→ **Exercise requirements**
Print exactly what the entries say, line by line, from the first line down to the one with "centre = (wide / 2, BAR_H / 2)", inclusive.

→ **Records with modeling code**
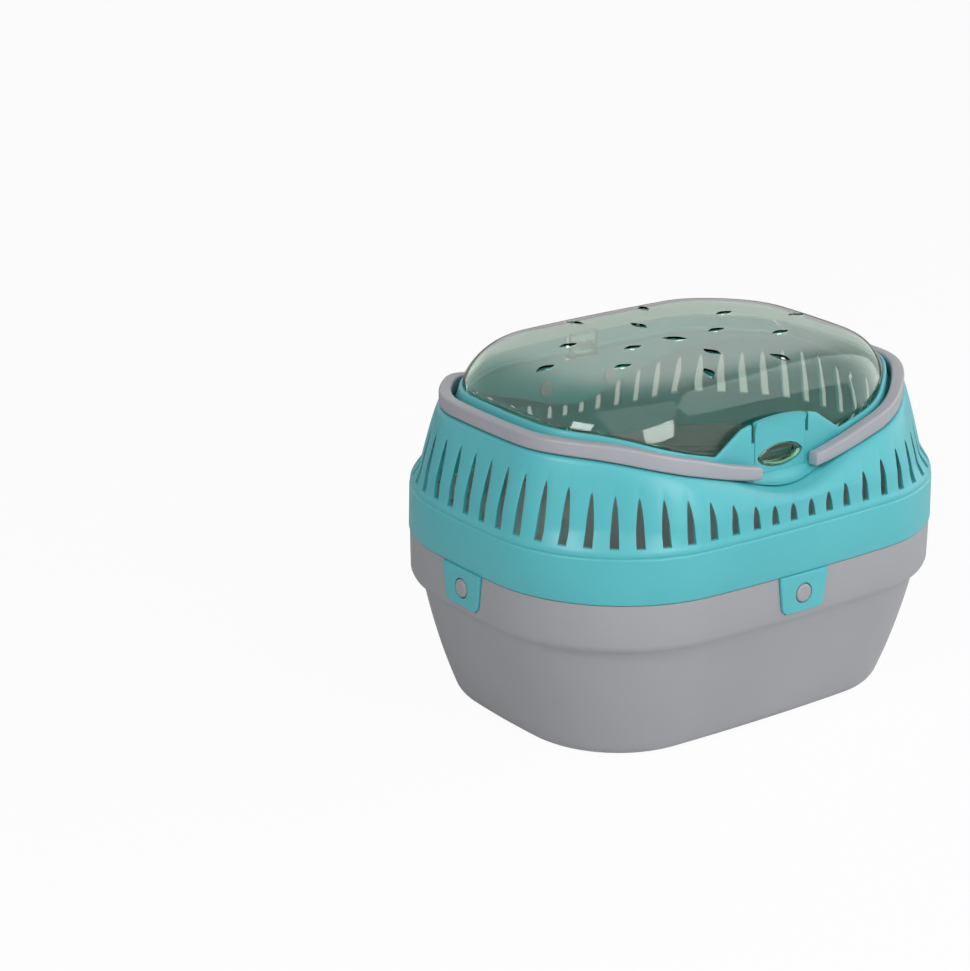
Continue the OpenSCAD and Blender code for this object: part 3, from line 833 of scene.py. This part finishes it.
def handle(side):
    s_end = HANDLE_X
    stations = []
    total = 2 * QUARTER
    s = s_end
    while s < total - s_end:
        stations.append(s)
        s += 2.2
    stations.append(total - s_end)
    r = 1.5
    wide = BAR_T + 1.0
    section = []
    for cx, cz, start in ((r, r, 180), (wide - r, r, 270), (wide - r, BAR_H - r, 0), (r, BAR_H - r, 90)):
        for t in (0, 22.5, 45, 67.5, 90):
            t = math.radians(start + t)
            section.append((cx + r * math.cos(t), cz + r * math.sin(t)))
    centre = (wide / 2, BAR_H / 2)

    def ring(s, shrink=0.0, push=0.0):
        a = angle_at(s + push)
        x = abs(spot(a, BAR_IN)[0])
        lift = BAR_Z + saddle(x)
        fuller = 0.9 * smooth((x - 20) / 20) + 1.1 * smooth((x - 35) / 30) - 1.2 * smooth((x - 98) / 26)
        out = []
        for d, z in section:
            dd = mix(d, centre[0], shrink / (wide / 2))
            zz = mix(z, centre[1], shrink / (BAR_H / 2))
            zz += fuller * max(0.0, z - r) / (BAR_H - 2 * r) if z < BAR_H - r else fuller
            x, y = spot(a, BAR_IN + dd - pull(a))
            out.append((side * x, y, lift + zz))
        return out

    rows = [ring(stations[0], 0.9), ring(stations[0], 0.35, 0.25), ring(stations[0], 0.0, 0.9)]
    rows += [ring(v) for v in stations[1:-1]]
    rows += [ring(stations[-1], 0.0, -0.9), ring(stations[-1], 0.35, -0.25), ring(stations[-1], 0.9)]
    n = len(section)
    faces = hoop_faces(n, len(rows), closed=False)
    faces += [tuple(range(n)), tuple(range((len(rows) - 1) * n, len(rows) * n))[::-1]]
    bar = ([p for r_ in rows for p in r_], faces)
    pins = []
    for k in (-1, 1):
        y = pin_face(k) - 0.3
        reach = COLLAR_Y + 3.2 - y
        profile = [(0.1, -0.9), (4.0, -0.9), (4.3, -0.6), (4.3, 0.0), (2.4, 0.0),
                   (2.4, reach), (0.1, reach)]
        pins.append(rounded_disc_stack(profile, (side * PIVOT_X, k * y, PIVOT_Z), (0, k, 0)))
    v, f = merge([bar] + pins)
    name = "handle_right" if side > 0 else "handle_left"
    return add_mesh(name + "_bar", v, f, HANDLE_GREY, name, (name,))


# Tub
def lean_point(t):
    p, q, r = (-27.0, 5.0), (-16.0, 32.0), (-8.6, 66.0)
    return tuple(p[i] * (1 - t) ** 2 + 2 * q[i] * t * (1 - t) + r[i] * t * t for i in (0, 1))


def tub():
    outer = [(-36.0, 0.0), (-35.0, 0.05), (-33.0, 0.3), (-31.0, 0.9),
             (-29.6, 1.7), (-28.4, 2.9), (-27.5, 4.2)]
    outer += [lean_point(i / 16) for i in range(17)]
    outer += [
        (-8.0, 67.6), (-7.2, 69.2), (-6.0, 70.9), (-4.6, 72.3), (-3.2, 73.4), (-2.1, 74.4),
        (-1.5, 75.4), (-1.2, 76.2), (-1.02, 76.6), (-0.92, 77.4), (-0.85, 80.0), (-0.62, 100.6),
        (-0.8, 101.1), (-1.2, 101.2), (-3.4, 101.2), (-3.4, 111.2), (-3.7, 111.5), (-5.5, 111.5),
        (-5.8, 111.2), (-5.8, 97.2), (-3.0, 95.2), (-3.6, 77.0), (-9.6, 68.5),
    ]
    outer += [(lean_point(t)[0] - 2.4, lean_point(t)[1] + 0.4) for t in (1.0, 0.75, 0.5, 0.25, 0.0)]
    outer += [(-32.0, 4.3), (-34.0, 4.1), (-47.0, 4.1), (-47.0, 1.5), (-46.6, 0.0)]
    angles = [angle_at(i * 4 * QUARTER / 320) for i in range(320)]
    verts = []
    for d, z in outer:
        verts += [spot(a, d) + (z,) for a in angles]
    obj = add_mesh("tub_wall", verts, hoop_faces(320, len(outer)), GREY, "base", ("base_tub",))
    cutters = []
    for k, half in ((0, HALF_L), (1, HALF_W), (2, HALF_L), (3, HALF_W)):
        low, high, w = 78.4, 101.6, 17.5 + 0.6
        pts = [(-w, high), (w, high), (15.3, low + 3.2), (12.4, low), (-12.4, low), (-15.3, low + 3.2)]
        c = prism([(p, q) for p, q in pts], half - 1.4, half + 9)
        upright = Matrix(((0, 0, 1, 0), (1, 0, 0, 0), (0, 1, 0, 0), (0, 0, 0, 1)))
        turn = Matrix.Rotation(math.pi / 2 * k, 4, "Z") @ upright
        c.data.transform(turn)
        c.data.update()
        cutters.append(c)
    cut(obj, cutters)
    finish_piece(obj, GREY, "base", ("base_tub",), 35.0)
    ring = [angle_at(i * 4 * QUARTER / 160) for i in range(160)]
    n = len(ring)
    rows = [[spot(a, -44.0) + (1.5,) for a in ring], [spot(a, -44.0) + (4.0,) for a in ring]]
    faces = hoop_faces(n, 2, closed=False) + [tuple(range(n))[::-1], tuple(range(n, 2 * n))]
    add_mesh("tub_floor", [p for r in rows for p in r], faces, GREY, "base", ("base_tub",))
    studs = []
    for k, half in ((0, HALF_L), (1, HALF_W), (2, HALF_L), (3, HALF_W)):
        c, s = round(math.cos(math.pi / 2 * k)), round(math.sin(math.pi / 2 * k))
        at = ((half - 2.9) * c, (half - 2.9) * s, 89.5)
        profile = [(0.1, 0), (5.3, 0), (5.3, 3.4), (5.1, 3.9), (4.5, 4.3), (3.6, 4.45), (0.1, 4.5)]
        studs.append(rounded_disc_stack(profile, at, (c, s, 0)))
    v, f = merge(studs)
    add_mesh("tub_studs", v, f, GREY, "base", ("base_tub",))


# Clips
def clip(k, half, name):
    """Tab between its outline and the stud's hole, with softened edges."""
    count = 160
    hole = 5.9
    centre_z = -12.0

    def inside(x, z):
        if z > -0.05 or z < -22.5:
            return False
        lim = mix(17.5, 14.5, -z / 22.5)
        if abs(x) > lim:
            return False
        cx, cz, r = 14.5 - 3.7, -22.5 + 4.0, 4.0
        if abs(x) > cx and z < cz:
            return math.hypot(abs(x) - cx, z - cz) <= r
        return True

    outline = []
    for i in range(count):
        t = 2 * math.pi * i / count
        c, s = math.cos(t), math.sin(t)
        lo, hi = 0.0, 40.0
        for _ in range(40):
            r = (lo + hi) / 2
            lo, hi = (r, hi) if inside(r * c, centre_z + r * s) else (lo, r)
        outline.append((lo * c, lo * s))
    turns = [2 * math.pi * i / count for i in range(count)]
    circle = [(hole * math.cos(t), hole * math.sin(t)) for t in turns]

    def ring(t, grow, d):
        out = []
        for (x0, z0), (x1, z1) in zip(circle, outline):
            x, z = mix(x0, x1, t), mix(z0, z1, t)
            r = math.hypot(x, z)
            x, z = x * (1 + grow / r), z * (1 + grow / r)
            out.append((x, d, centre_z + z))
        return out

    top, low = 0.9, -1.1
    rows = [ring(0, 0.35, top), ring(0.35, 0, top), ring(0.7, 0, top), ring(1, -0.45, top),
            ring(1, -0.13, top - 0.12), ring(1, 0, top - 0.45), ring(1, 0, low),
            ring(0.5, 0, low), ring(0, 0, low), ring(0, 0, top - 0.35), ring(0, 0.1, top - 0.1)]
    c, s = round(math.cos(math.pi / 2 * k)), round(math.sin(math.pi / 2 * k))
    verts = []
    for r in rows:
        for x, d, z in r:
            verts.append(((half + d) * c - x * s, (half + d) * s + x * c, SEAM + z))
    add_mesh(name + "_tab", verts, hoop_faces(count, len(rows)), TURQUOISE, name, (name,))


shell_wall()
shell_collar()
hinge_ears()
latch_tongue()
clear_lid()
lid_lug()
lid_hinge()
handle(1)
handle(-1)
tub()
clip(0, HALF_L, "clip_right")
clip(1, HALF_W, "clip_back")
clip(2, HALF_L, "clip_left")
clip(3, HALF_W, "clip_front")


# Stage
def white_when_seen(name, colour, rough, share):
    """Pale floor that is nearly white to camera rays, with a faint contact shadow."""
    mat = bpy.data.materials.new(name)
    mat.use_nodes = True
    n, link = mat.node_tree.nodes, mat.node_tree.links.new
    bsdf = n["Principled BSDF"]
    noise = n.new("ShaderNodeTexNoise")
    noise.inputs["Scale"].default_value = 3.0
    ramp = n.new("ShaderNodeValToRGB")
    ramp.color_ramp.elements[0].color = tuple(c * 0.985 for c in colour) + (1,)
    ramp.color_ramp.elements[1].color = colour + (1,)
    link(noise.outputs["Fac"], ramp.inputs["Fac"])
    link(ramp.outputs["Color"], bsdf.inputs["Base Color"])
    bsdf.inputs["Roughness"].default_value = rough
    glow = n.new("ShaderNodeEmission")
    glow.inputs["Strength"].default_value = 1.0
    path = n.new("ShaderNodeLightPath")
    part = n.new("ShaderNodeMath")
    part.operation = "MULTIPLY"
    part.inputs[1].default_value = share
    blend = n.new("ShaderNodeMixShader")
    link(path.outputs["Is Camera Ray"], part.inputs[0])
    link(part.outputs["Value"], blend.inputs["Fac"])
    link(bsdf.outputs["BSDF"], blend.inputs[1])
    link(glow.outputs["Emission"], blend.inputs[2])
    link(blend.outputs["Shader"], n["Material Output"].inputs["Surface"])
    return mat


floor_mesh = bpy.data.meshes.new("floor")
FLOOR = 6.0
corners = [(-FLOOR, -FLOOR, 0), (FLOOR, -FLOOR, 0), (FLOOR, FLOOR, 0), (-FLOOR, FLOOR, 0)]
floor_mesh.from_pydata(corners, [], [(0, 1, 2, 3)])
floor = bpy.data.objects.new("floor", floor_mesh)
bpy.context.scene.collection.objects.link(floor)
floor.location.z = -0.0002
floor_mesh.materials.append(white_when_seen("floor_pale", (0.93, 0.93, 0.93), 0.7, 0.95))

world = bpy.data.worlds.new("studio")
bpy.context.scene.world = world
world.use_nodes = True
wn, wl = world.node_tree.nodes, world.node_tree.links.new
background = wn["Background"]
path = wn.new("ShaderNodeLightPath")
AMBIENT = 0.02
seen = wn.new("ShaderNodeMath")
seen.operation = "MAXIMUM"
wl(path.outputs["Is Camera Ray"], seen.inputs[0])
wl(path.outputs["Is Glossy Ray"], seen.inputs[1])
seen_through = wn.new("ShaderNodeMath")
seen_through.operation = "MAXIMUM"
wl(seen.outputs["Value"], seen_through.inputs[0])
wl(path.outputs["Is Transmission Ray"], seen_through.inputs[1])
sky = wn.new("ShaderNodeMix")
sky.data_type = "RGBA"
sky.inputs["A"].default_value = (AMBIENT, AMBIENT, AMBIENT, 1)
sky.inputs["B"].default_value = (1.0, 1.0, 1.0, 1)
wl(seen_through.outputs["Value"], sky.inputs["Factor"])
wl(sky.outputs["Result"], background.inputs["Color"])
background.inputs["Strength"].default_value = 1.0


def area(name, place, target, w, h, power):
    data = bpy.data.lights.new(name, "AREA")
    data.shape, data.size, data.size_y, data.energy = "RECTANGLE", w, h, power
    obj = bpy.data.objects.new(name, data)
    bpy.context.scene.collection.objects.link(obj)
    obj.location = place
    obj.rotation_euler = (Vector(target) - Vector(place)).to_track_quat("-Z", "Y").to_euler()
    return obj


area("right", (1.5, -0.5, 0.9), (0, 0, 0.1), 1.9, 1.9, 13.3)
area("left", (-1.45, -0.4, 1.12), (0, 0, 0.1), 0.6, 0.6, 10.0)
area("front", (0.0, -1.5, 0.85), (0, 0, 0.15), 0.95, 0.5, 9.4)
area("front_top", (-0.2, -1.1, 1.4), (0, 0, 0.1), 1.8, 1.8, 7.4)

# Camera
YAW, PITCH, FOCAL, DIST = math.radians(35.74), math.radians(19.41), 2722.3, 1598.0
forward = Vector((math.sin(YAW) * math.cos(PITCH), math.cos(YAW) * math.cos(PITCH), -math.sin(PITCH)))
right = Vector((math.cos(YAW), -math.sin(YAW), 0))
up = right.cross(forward)
offset = right * ((670.6 - 485) / FOCAL * DIST) + up * (-(516.5 - 485.5) / FOCAL * DIST) + forward * DIST
place = (Vector((0, 0, 100.0)) - offset) * MM
camera_data = bpy.data.cameras.new("camera")
camera_data.sensor_fit, camera_data.sensor_width = "HORIZONTAL", 36.0
camera_data.lens = 36.0 * FOCAL / 970
camera_data.clip_start, camera_data.clip_end = 0.05, 50
camera = bpy.data.objects.new("camera", camera_data)
bpy.context.scene.collection.objects.link(camera)
camera.matrix_world = Matrix.Translation(place) @ Matrix((right, up, -forward)).transposed().to_4x4()
bpy.context.scene.camera = camera
bpy.context.scene.view_settings.view_transform = "Standard"
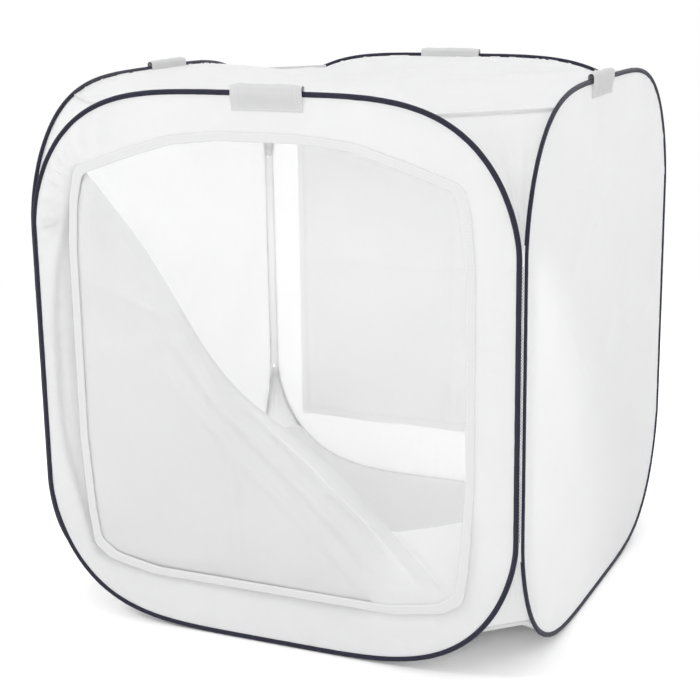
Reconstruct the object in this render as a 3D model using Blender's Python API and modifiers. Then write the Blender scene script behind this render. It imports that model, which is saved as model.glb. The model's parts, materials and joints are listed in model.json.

→ **Solution**
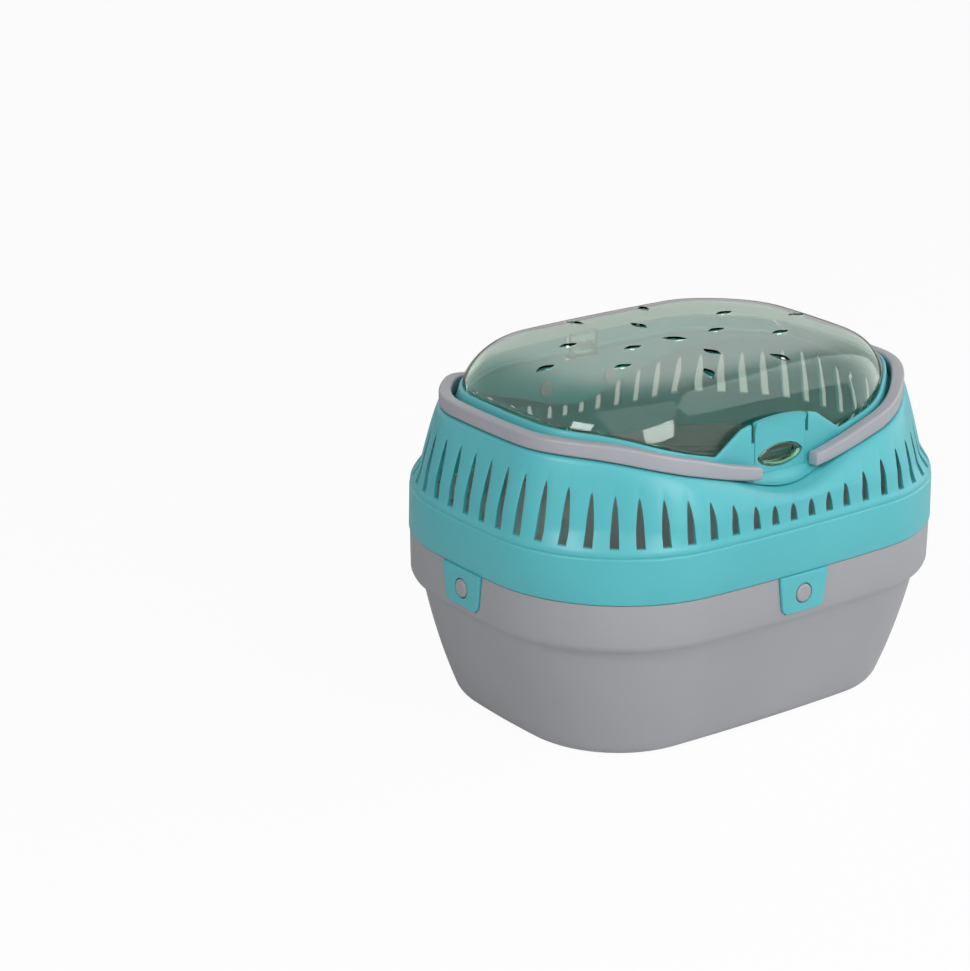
Continue the OpenSCAD and Blender code for this object: part 3, from line 833 of scene.py. This part finishes it.
def handle(side):
    s_end = HANDLE_X
    stations = []
    total = 2 * QUARTER
    s = s_end
    while s < total - s_end:
        stations.append(s)
        s += 2.2
    stations.append(total - s_end)
    r = 1.5
    wide = BAR_T + 1.0
    section = []
    for cx, cz, start in ((r, r, 180), (wide - r, r, 270), (wide - r, BAR_H - r, 0), (r, BAR_H - r, 90)):
        for t in (0, 22.5, 45, 67.5, 90):
            t = math.radians(start + t)
            section.append((cx + r * math.cos(t), cz + r * math.sin(t)))
    centre = (wide / 2, BAR_H / 2)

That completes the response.